A former Serbian inmate of the neighboring camp of Nova Gradiska, described the events following the murder of the Jew Ivo Folner while attempting escape: "The Ustasha sub-lieutenant Dinko Sakic immediately lined us up.
"After that, Folner's body was brought on a spike and Sakic asked if any one of us had known the dead inmate and we answered that we had known him as Folner.

The War Criminal in the Streets of Zagreb
After that he asked who had contact with him, who had slept with him in the same room, who had been his friend. When nobody answered, he asked to see the list of inmates from which he picked the names of one hundred Jews, and then he selected 25 out of that group. When the two Jews from the group that remained smiled, he called them to come near him, ordered them to lie down, and shot them with his pistol. Those were the Jews Sado Peres and Avram Montiljo".

In his second interview for Magazin, Sakic explains why he hadn't returned to Croatia earlier:
"Not out of concern for myself, not out of fear, but in order not to make problems for the President and the government, for some people could have used my presence to burden the president with the accusation that the head of Jasenovac, a war criminal, walks the streets of Zagreb".


This statement provoked indignation among those who feel that Tudjman himself had tried to minimize the number of victims of the Pavelic regime in his recently published book Bespuca (Wastelands), where he even writes that the Jews helped the authorities of the Jasenovac camp.

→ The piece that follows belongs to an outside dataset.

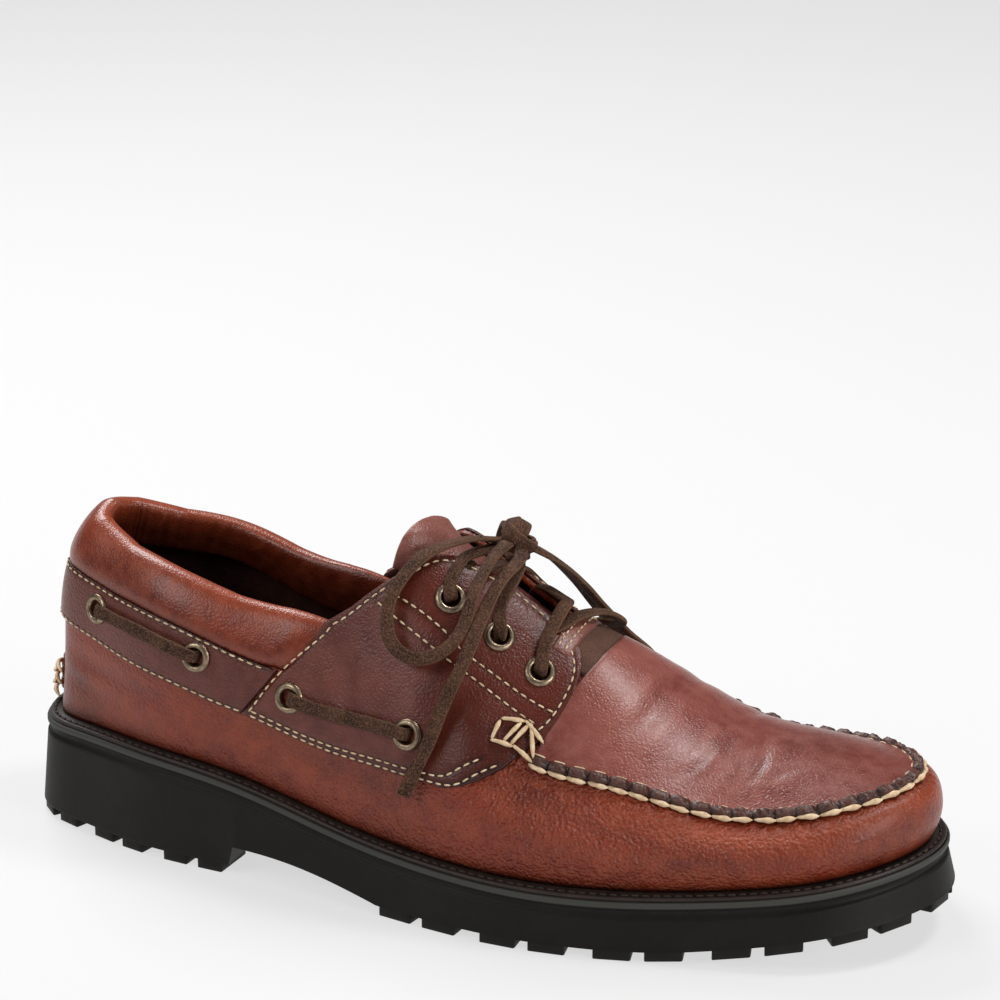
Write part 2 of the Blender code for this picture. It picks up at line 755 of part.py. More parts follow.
def build_toe_seam(leather):
    """Raised, pinched seam round the toe, where vamp and plug are sewn together."""
    start = angle_at(TOE_SEAM_START)
    fine = np.linspace(start, 2 * np.pi - start, 400)
    wanted = spline(station(fine), TOE_SEAM)[..., 0] * BALL_WIDTH
    line = share_at_inset(fine, wanted)
    path = last(fine, line)
    travel = np.concatenate([[0], np.cumsum(np.linalg.norm(np.diff(path, axis=0), axis=1))])
    pinches = round(travel[-1] / SEAM_PINCH)
    at = np.linspace(0, travel[-1], 2 * pinches + 1)
    angle = np.interp(at, travel, fine)
    share = np.interp(at, travel, line)
    height = np.where(np.arange(len(at)) % 2 == 0, SEAM_PINCHED, 1.0) * SEAM_HEIGHT
    length = np.linalg.norm(last(angle, share + 0.02) - last(angle, share), axis=-1) / 0.02
    half = SEAM_WIDTH / 2 / length
    side = np.array([-1.0, 1.0])
    top = share[:, None] + SEAM_TOP_SHARE * side * half[:, None]
    foot = share[:, None] + side * half[:, None]
    outer = last(angle[:, None], top, CLEARANCE + height[:, None])
    return add_object("toe_seam", *shell(outer, last(angle[:, None], foot, SEAM_LIFT)), leather)


def build_heel_seam(leather):
    """Short raised seam up the back of the heel, under the band."""
    across = np.linspace(-1, 1, 5)
    up = np.linspace(0.03, 0.35, 6)
    angle = 0.055 * across[:, None] + 0 * up[None, :]
    share = up[None, :] + 0 * angle
    tall = np.interp(up, [0.03, 0.10, 0.20, 0.35], [0.85, 1.0, 0.55, 0.12])
    swell = (1 - across[:, None] ** 2) * tall[None, :]
    outer = last(angle, share, CLEARANCE + HEEL_SEAM_EDGE + HEEL_SEAM_HEIGHT * swell)
    return add_object("heel_seam", *shell(outer, last(angle, share, CLEARANCE)), leather)


def build_tongue(leather):
    """Curved tongue under the lacing, its broad rounded top standing clear of the throat."""
    along = np.linspace(0, 1, 10)[:, None]
    across = np.linspace(-1, 1, 9)[None, :]
    top = TONGUE_TOP + TONGUE_SLANT * across + TONGUE_ROUNDING * across**4
    share = TONGUE_BASE + (top - TONGUE_BASE) * along
    half = np.interp(share, TONGUE_HALF[:, 0], TONGUE_HALF[:, 1])
    depth = 1 - np.abs(across) * half
    angle = np.where(across < 0, 1, -1) * angle_at(share)
    free = np.clip((depth - opening_share(share) - THROAT_MARGIN) / THROAT_BLEND, 0, 1)
    lift = np.interp(share, [TONGUE_TOP, 0.49, 0.52], [1.0, 0.35, 0.0]) * free * TONGUE_LIFT
    under = UPPER_WALL + TONGUE_GAP
    outer = last(angle, depth, lift - under)
    inner = last(angle, depth, lift - under - TONGUE_THICKNESS)
    return add_object("tongue", *shell(outer, inner), leather)


def surface_frame(angle, share, out):
    """Matrix whose Z is the upper's normal at a place and whose X runs along the shoe."""
    place = Vector(last(angle, share, out))
    normal = (Vector(last(angle, share, out + 0.001)) - place).normalized()
    along = Vector((1, 0, 0)).cross(normal).cross(normal) * -1
    along.normalize()
    across = normal.cross(along)
    return Matrix.Translation(place) @ Matrix((along, across, normal)).transposed().to_4x4()


def lathe(name, profile, sides, finish):
    """Ring turned about Z from a closed profile of (radius, height)."""
    points, faces = [], []
    for i in range(sides):
        turn = 2 * math.pi * i / sides
        points += [(r * math.cos(turn), r * math.sin(turn), z) for r, z in profile]
    count = len(profile)
    for i in range(sides):
        k = (i + 1) % sides
        for j in range(count):
            m = (j + 1) % count
            faces.append((i * count + j, k * count + j, k * count + m, i * count + m))
    return add_object(name, points, faces, finish)


def eyelet_places():
    """Name, angle and share of every eyelet."""
    for side_name, side in (("lateral", 1), ("medial", -1)):
        for name, share, rise in LACE_EYELETS:
            yield f"eyelet_{name}_{side_name}", side * float(angle_at(share)), rise
        for name, share, rise in SIDE_EYELETS:
            yield f"side_eyelet_{name}_{side_name}", side * float(angle_at(share)), rise


def build_eyelets(brass, panels):
    """Eyelet rings, each with a barrel through a hole in the panels and the upper."""
    top = CLEARANCE + OVERLAY_THICKNESS
    barrel = EYELET_HOLE + EYELET_BARREL
    profile = (
        (EYELET_HOLE, -UPPER_WALL - top),
        (barrel, -UPPER_WALL - top),
        (barrel, EYELET_LIFT),
        (EYELET_RADIUS, EYELET_LIFT),
        (barrel, EYELET_LIFT + EYELET_FLANGE),
    )
    holes = []
    faces = []
    sides = EYELET_SIDES
    for name, angle, rise in eyelet_places():
        frame = surface_frame(angle, rise, top)
        ring = lathe(name, profile, sides, brass)
        ring.matrix_world = frame
        first = len(holes)
        for z in (-UPPER_WALL - top - 0.003, 0.003):
            for i in range(sides):
                turn = 2 * math.pi * i / sides
                radius = barrel + CLEARANCE
                holes.append(frame @ Vector((radius * math.cos(turn), radius * math.sin(turn), z)))
        faces += [tuple(first + i for i in range(sides)), tuple(first + sides + i for i in range(sides))]
        for i in range(sides):
            k = (i + 1) % sides
            faces.append((first + i, first + k, first + sides + k, first + sides + i))
    cutter = add_object("eyelet_holes", holes, faces, brass)
    for panel in panels:
        boolean(panel, cutter, "DIFFERENCE")


def ribbon(name, angle, share, out, finish):
    """Flat strip of lace along a path given by angle, share of the section and distance out of the face."""
    path = last(angle, share, out)
    along = np.gradient(path, axis=0)
    side = np.cross(last(angle, share, out + 0.001) - path, along)
    side *= LACE_WIDTH / 2 / np.linalg.norm(side, axis=1, keepdims=True)
    normal = np.cross(along, side)
    normal *= LACE_THICKNESS / 2 / np.linalg.norm(normal, axis=1, keepdims=True)
    outer = np.stack([path + normal - side, path + normal + side], axis=1)
    inner = np.stack([path - normal - side, path - normal + side], axis=1)
    return add_object(name, *shell(outer, inner), finish)


def lace_clearance():
    """Distance of a lace's middle from the upper's face where it passes over an eyelet."""
    top = CLEARANCE + OVERLAY_THICKNESS + EYELET_LIFT + EYELET_FLANGE
    return top + LACE_ARCH + LACE_THICKNESS / 2


def build_crossings(leather):
    """Lace between the three pairs of lace eyelets: two crosses over the tongue, joined where they meet."""
    strips = []
    for back, front in zip(LACE_EYELETS, LACE_EYELETS[1:]):
        for side in (1, -1):
            over = np.linspace(front[2], 2 - back[2], 11)
            place = np.interp(over, over[[0, -1]], [front[1], back[1]])
            angle = np.where(over <= 1, side, -side) * angle_at(place)
            out = lace_clearance() + LACE_ARCH * (side + 1)
            strips.append(ribbon("lace_crossings", angle, 1 - np.abs(over - 1), out, leather))
    for strip in strips[1:]:
        boolean(strips[0], strip, "UNION")


def build_side_laces(leather):
    """Two visible lengths of the side lace on each side, each bridging two eyelets."""
    along = np.linspace(0, 1, 9)
    rest = CLEARANCE * 2 + OVERLAY_THICKNESS + LACE_THICKNESS / 2
    out = rest + (lace_clearance() - rest) * np.interp(np.abs(along - 0.5), [0.2, 0.36], [0, 1])
    for side_name, side in (("lateral", 1), ("medial", -1)):
        for back, front in (SIDE_EYELETS[:2], SIDE_EYELETS[2:]):
            share = back[2] + (front[2] - back[2]) * along
            angle = side * angle_at(back[1] + (front[1] - back[1]) * along)
            ribbon(f"side_lace_{back[0]}_{side_name}", angle, share, out, leather)


def build_bow(leather):
    """Knot, two loops and two ends of the lace."""
    mesh = bpy.data.meshes.new("lace_knot")
    shape = bmesh.new()
    place = Matrix.LocRotScale(Vector(KNOT_CENTRE), None, Vector(KNOT_RADII))
    bmesh.ops.create_icosphere(shape, subdivisions=2, radius=1.0, matrix=place)
    shape.to_mesh(mesh)
    shape.free()
    mesh.materials.append(leather)
    bpy.context.collection.objects.link(bpy.data.objects.new("lace_knot", mesh))
    for name, route in (
        ("lace_loop_lateral", LOOP_LATERAL),
        ("lace_loop_medial", LOOP_MEDIAL),
        ("lace_end_lateral", END_LATERAL),
        ("lace_end_medial", END_MEDIAL),
    ):
        curve = bpy.data.curves.new(name, "CURVE")
        curve.dimensions = "3D"
        curve.bevel_depth = LACE_ROUND
        curve.bevel_resolution = 2
        curve.use_fill_caps = True
        line = curve.splines.new("POLY")
        line.points.add(len(route) - 1)
        for point, place in zip(line.points, route / 1000):
            point.co = (*place, 1)
        curve.materials.append(leather)
        bpy.context.collection.objects.link(bpy.data.objects.new(name, curve))


def clear_scene():
    for obj in list(bpy.data.objects):
        bpy.data.objects.remove(obj)


clear_scene()
rubber = material("black rubber", (0.015, 0.015, 0.016), 0.62)
welt_leather = material("dark welt leather", (0.020, 0.011, 0.009), 0.55)
vamp_leather = material("red-brown leather", (0.20, 0.042, 0.020), 0.38)
panel_leather = material("purple-brown leather", (0.105, 0.026, 0.022), 0.40)
seam_leather = material("dark seam leather", (0.055, 0.014, 0.010), 0.5)
lining_leather = material("dark lining leather", (0.045, 0.016, 0.012), 0.6)
rawhide = material("dark rawhide lace", (0.035, 0.022, 0.014), 0.6)
brass = material("antique brass", (0.36, 0.27, 0.17), 0.35, 1.0)

build_outsole(rubber)
build_welt(welt_leather)
build_insole(lining_leather)
upper = build_upper(vamp_leather)
band = build_back_band(panel_leather)
saddles = [build_saddle("saddle_lateral", 1, panel_leather), build_saddle("saddle_medial", -1, panel_leather)]
build_collar(vamp_leather)
build_toe_seam(seam_leather)
build_heel_seam(vamp_leather)
build_tongue(panel_leather)
build_eyelets(brass, [upper, band, *saddles])
build_crossings(rawhide)
build_side_laces(rawhide)
build_bow(rawhide)
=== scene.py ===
"""Looks of a right boat shoe: pull-up leather upper, hand-sewn toe, side lacing and a lug sole.

Metres. +X to the toe, +Y to the inner side of the foot, +Z up. Every leather piece lies on the last, a
function of the angle round the shoe and the share of the section from the sole's edge up to the ridge.
"""

import json

import bmesh
import bpy
import numpy as np
from mathutils import Matrix
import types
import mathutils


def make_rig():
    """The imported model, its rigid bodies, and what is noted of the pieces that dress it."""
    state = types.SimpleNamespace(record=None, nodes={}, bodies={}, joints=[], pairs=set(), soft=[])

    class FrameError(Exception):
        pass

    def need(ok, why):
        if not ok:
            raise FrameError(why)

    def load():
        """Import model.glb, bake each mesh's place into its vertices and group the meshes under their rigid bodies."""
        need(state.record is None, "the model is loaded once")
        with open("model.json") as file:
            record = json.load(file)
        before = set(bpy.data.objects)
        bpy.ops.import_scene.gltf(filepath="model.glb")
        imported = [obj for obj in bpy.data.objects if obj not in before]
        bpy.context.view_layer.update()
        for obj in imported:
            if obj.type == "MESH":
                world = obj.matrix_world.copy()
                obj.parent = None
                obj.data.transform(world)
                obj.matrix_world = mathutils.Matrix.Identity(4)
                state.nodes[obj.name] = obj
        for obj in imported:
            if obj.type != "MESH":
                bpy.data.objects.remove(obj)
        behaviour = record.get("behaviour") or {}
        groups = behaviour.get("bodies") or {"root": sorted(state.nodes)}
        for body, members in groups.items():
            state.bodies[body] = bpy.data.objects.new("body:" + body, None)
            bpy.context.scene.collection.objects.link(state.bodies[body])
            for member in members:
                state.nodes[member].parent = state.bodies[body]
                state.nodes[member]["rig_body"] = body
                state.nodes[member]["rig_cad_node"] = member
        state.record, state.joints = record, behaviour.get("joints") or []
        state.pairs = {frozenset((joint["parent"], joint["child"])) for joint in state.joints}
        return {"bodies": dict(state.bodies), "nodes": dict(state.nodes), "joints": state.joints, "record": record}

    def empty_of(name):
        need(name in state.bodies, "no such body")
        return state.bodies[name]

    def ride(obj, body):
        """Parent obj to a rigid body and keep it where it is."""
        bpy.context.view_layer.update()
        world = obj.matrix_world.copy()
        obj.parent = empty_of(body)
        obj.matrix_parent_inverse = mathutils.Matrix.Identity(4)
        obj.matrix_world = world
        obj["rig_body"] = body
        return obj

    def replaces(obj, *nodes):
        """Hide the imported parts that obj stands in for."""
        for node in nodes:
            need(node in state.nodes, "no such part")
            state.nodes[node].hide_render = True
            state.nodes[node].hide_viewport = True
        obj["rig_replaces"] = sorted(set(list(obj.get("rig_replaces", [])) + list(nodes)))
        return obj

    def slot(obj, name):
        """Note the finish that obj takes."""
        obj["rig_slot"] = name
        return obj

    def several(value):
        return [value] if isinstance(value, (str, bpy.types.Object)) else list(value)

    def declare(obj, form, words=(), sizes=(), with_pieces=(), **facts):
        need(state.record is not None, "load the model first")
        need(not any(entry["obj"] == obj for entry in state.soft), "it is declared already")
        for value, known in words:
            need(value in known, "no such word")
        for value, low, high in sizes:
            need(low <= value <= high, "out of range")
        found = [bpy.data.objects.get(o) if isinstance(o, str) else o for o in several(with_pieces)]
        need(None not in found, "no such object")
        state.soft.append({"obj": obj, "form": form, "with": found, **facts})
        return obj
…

The Croatian satirical journal Feral Tribune writes: "Dinko Sakic is obviously not familiar with the Croatian political situation ... He might have saved the President some travel expenses, for the President might have had to travel far in order to award him with some nice medal".

In the British Parliament House of Commons on Wednesday, a Labour MP from Illford, Michael Gapes, raised the question of why the war criminal Dinko Sakic is free, and why should the Tudjman's regime be represented at the London celebration of the Day of Victory over Fascism in Europe.